All told, I attended six Alaïa shows, including his final runway event was this July. Gallery owner Kamel Mennour; Sydney Picasso, daughter-in-law of Pablo; ex Culture Minister Jack Lang and even fellow designer Nicolas Ghesquière of Louis Vuitton sat front row on metal school chairs. Combining supple metal tracks, leather strips and taut knits into clothes of great power – like snakeskin jackets and coatdresses held together with micro grommets that won Alaïa a standing ovation from the 400 guests. A final reminder that Alaïa women manage to look like they could conquer the world at the same time as they seduced it.

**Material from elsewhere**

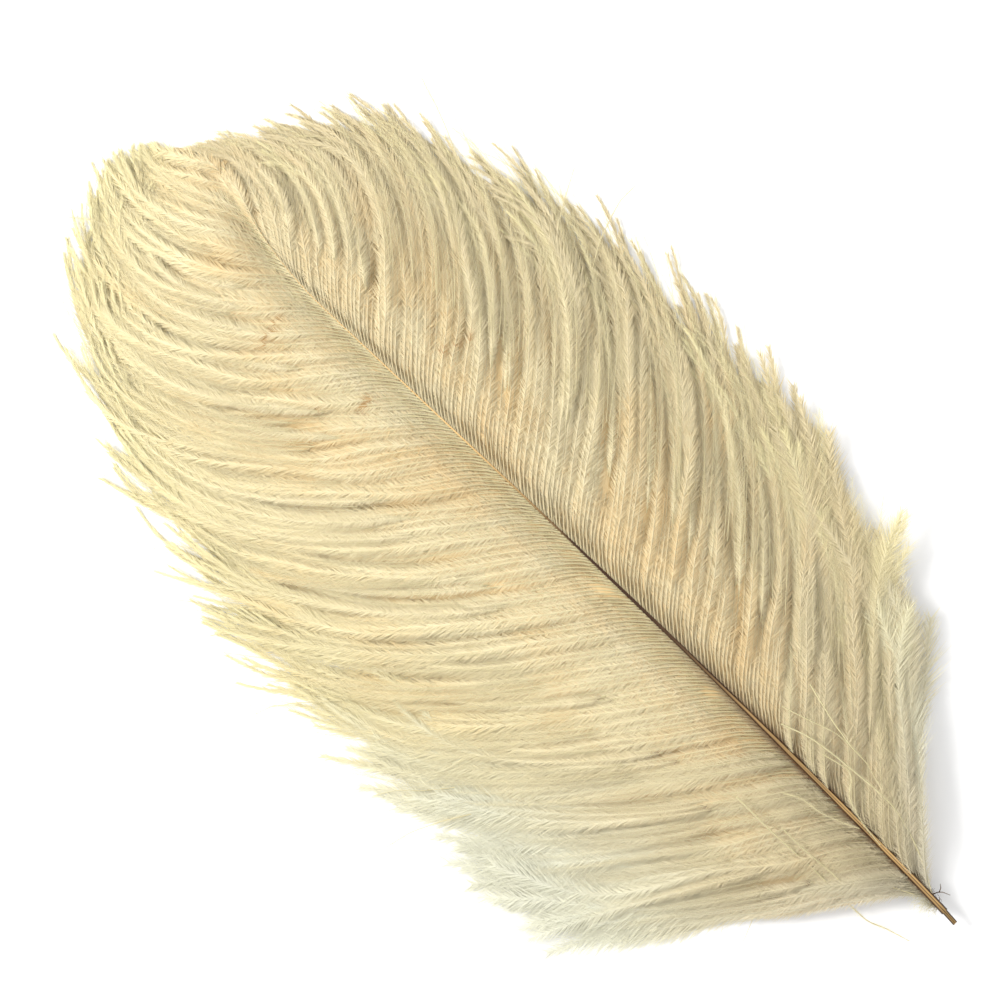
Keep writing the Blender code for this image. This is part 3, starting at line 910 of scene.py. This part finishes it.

Azzedine had little doubt he was a member of the creative Pantheon of fashion, up there with Dior, Chanel and Schiaparelli. Yet, he never hurried after honors. He’s almost certainly the only designer ever to turn down one of France’s greatest distinctions, Chevalier de la Légion d'honneur in 2008. “I could not accept, because I do not like the decorations. Certainly, people deserve recognition for doing lots in life… Now, if the Queen of England awarded me something, I’d accept that. Especially if it had been the Queen Mother!”
 
Though he did love his Rome exhibition of 2015, a brilliant display in the Baroque Galleria Borghese, entitled Azzedine Alaïa. Couture/Sculpture, where classical statuary was posed beisde his iconic looks. Alaïa ‘s drop dead, mid-90s Screen Goddess columns entirely in sync with Roman beauties in marble togas, and suavely in juxtaposition to the room’s key piece – Paolina Bonaparte posing as a Venus for Antonio Canova. Bernini’s magnificent Daphne and Apollo, where the subject’s hands grow into trees, surrounded by Azzedine’s organic Africa period – works from 1992 that include shells and horse hair. Most memorably, Alaïa’s justly famed Crocodile jacket looked at home when hung between two burly Roman generals in matching brown marble.
 
“I am a visitor in this beautiful city, yet my fashion looks very at home,” smiled Alaïa during a private tour. For such a proud man, I never recall him being more fulfilled.